P399 C-Reactive Protein Values After Surgery for Inflammatory Bowel Disease: Is It Still A Good Marker For Intra-Abdominal Complication? A Retrospective Cohort Study of 347 procedures.
Gaspard, B.(1);Alexandre, C.(1);thibault, V.(1);Lauren, O.(2);Clotilde, D.(1);Najim, C.(1);yann, P.(1);Lefevre, J.(1);
(1)APHP St. Antoine Hospital, Department of General and Digestive Surgery, Paris, France;(2)St Vincent's University Hospital, Department of Colorectal Surgery, Dublin, Ireland; Saint-Antoine IBD Network
C-reactive protein (CRP) is a useful predictive test to early detect abdominal complication after colorectal surgery. Inflammatory bowel disease (IBD) is responsible of chronic inflammation and abnormal basal CRP that could influence the interest of its management after abdominal surgery.
The aim of this study was to evaluate CRP as an indicator of postoperative complication in a specific IBD population.
Retrospective study of patients undergoing ileocolic resection or ileal pouch-anal anastomosis for IBD between 2012 and 2019.
Intra-abdominal complication was defined as any intra-abdominal event, infectious or otherwise, occurring during the immediate postoperative period.
The early postoperative period was defined as post-operative days (POD) 1 and 2 and late postoperative period as POD 3 and 4.
Ileocolic resection represented 242 patients and ileal pouch-anal anastomosis 105 patients.
Intra-abdominal complications occured in 18.1% of patients (ICR=40, 16.5% and IPAA=23, 21.9%).
Pre-operative CRP (48 hours before surgery) was available for 96 patients (29.8%). Among them, 64 had an abnormal CRP value (median: 13±45.4). No relation was found between a preoperative abnormal CRP value and post-operative intra-abdominal complications.CRP was significantly higher at an early (105.2±56.0 vs 128.1±69.8; p=0.008) and late stage (112.9±72.8 vs 185.3±111.5; p < 0.0001) for patients having an intra-abdominal complication.
The best sensitivity and specificity values were obtained at POD 3-4 with a CRP cut-off of 75 with an area under the curve of 0.71. The ability to rule out an intra-abdominal complication with a CRP Value <75 mg/L was good with, at POD 1-2 NPV=86.4% and PPV=19.9% and, at POD 3 an NPV=90.3% and PPV=22.2%.
A BMI >25kg/m2 (p=0.04) and an open surgical approach (p=0.009) were associated with higher CRP levels in the first POD.

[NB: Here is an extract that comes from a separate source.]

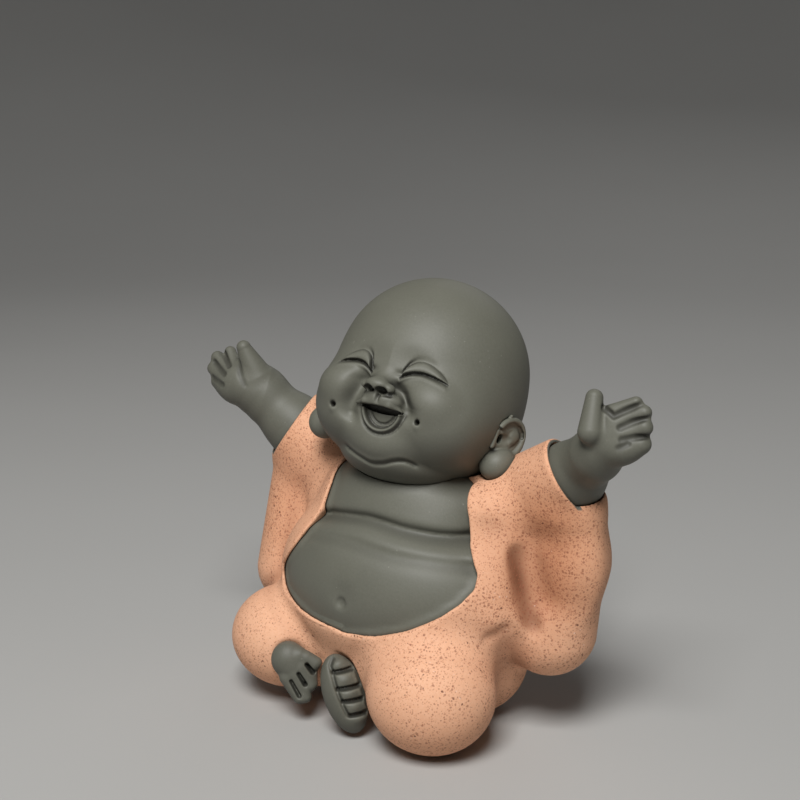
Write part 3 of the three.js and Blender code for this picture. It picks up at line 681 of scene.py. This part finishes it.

In multivariate analysis, pre-operative steroid use (p=0.03), CRP at POD 3 > 100mg/L (p=0.002) and a rise between CRP values more than 50 mg/L (p=0.005) or 100 mg/L (p < 0.0001) at 48 hours were significantly associated with intra-abdominal complication. A CRP at POD 1 <75mg/L was associated with a lower rate of intra-abdominal complication (p=0.01).
A score using these 4 independent factors was created and showed significant differences in intra-abdominal complication, anastomotic leakage and readmission rate.
CRP is a useful predictive marker to detect abdominal complication after surgery in IBD population. Measurement of CRP can help to reduce hospitalization stay and orientate towards complementary examinations.